Here are five things you might not know about the race:
Pro cyclists aren't the most highly paid athletes. Most will make about $10,000 a year, Veitch said, so when they come to Beaufort, residents volunteer to house them.
"People are really welcoming," he said, with some families hosting the same cyclists each year.
Those cowbells are part of Crits culture. Veitch said it is a tradition from Europe, where people ring bells as cyclists ride by. Beaufort residents picked up on the tradition fast, clanging cowbells since year one, he said.
The course is set up in about two hours. Although only about six-tenths of a mile are cordoned off, setup requires stringing two tractor-trailer loads of fence. The city's roads cannot be closed until 4 p.m., Veitch said, so crews, including 10 Marines who volunteered last year, get cracking by 4:01 p.m. and work fast. Gene Dixon, who owns Swagger, a racing production company in Athens, brings the staging material, lights, fence and timing equipment to all the races in the series. Veitch said it's like watching a circus big-top being set up
Public speaking is part of the racers' duties. Two teams will take a break from race preparations to stop by Beaufort Academy and talk to students about what they do.

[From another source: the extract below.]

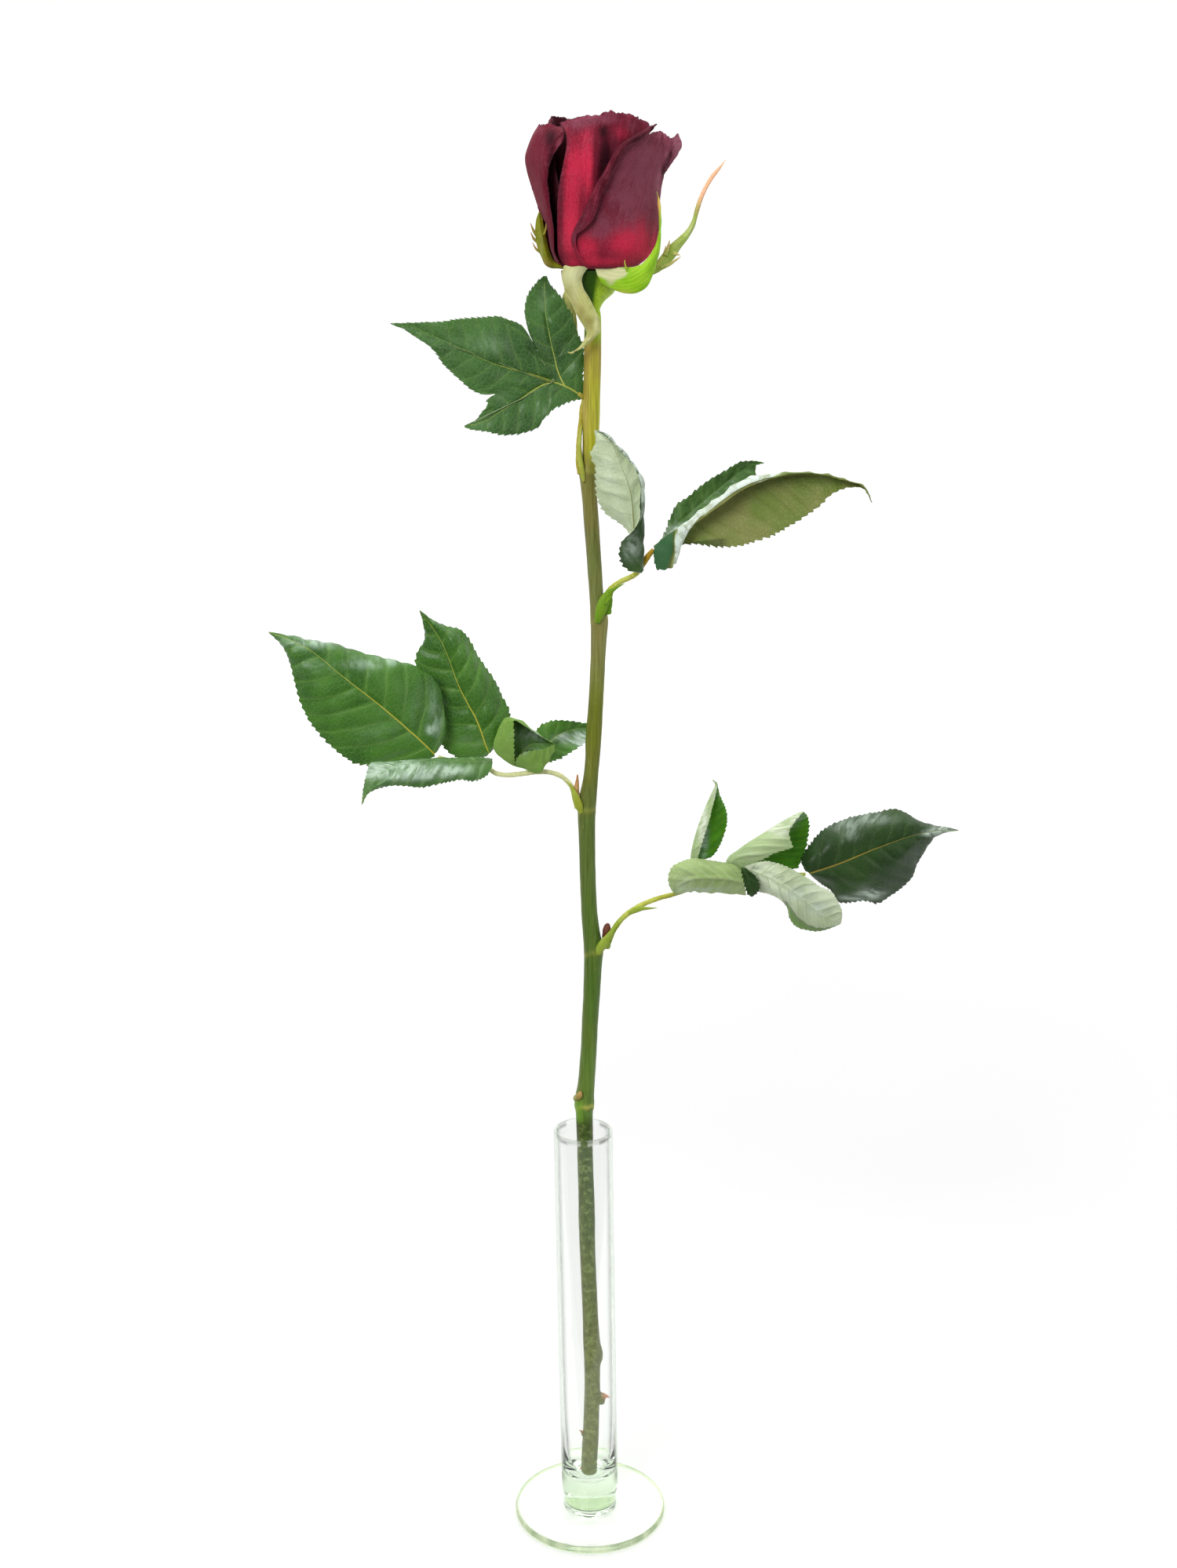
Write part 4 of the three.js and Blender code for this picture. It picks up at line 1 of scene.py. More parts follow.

The educational appearances are annual events, usually at two to four schools, Veitch said. Diet, training and the thrill of racing are often discussed, and students can ask questions.
This year's race is a little "greener." A fully electric Nissan Leaf will lead racers around the course. Hilton Head Nissan is sponsoring the car, which is the first of its kind at the dealership, according to a news release. The car can go 100 miles on one charge, which means it should last through both the 45-mile men's race and the 30-mile women's event.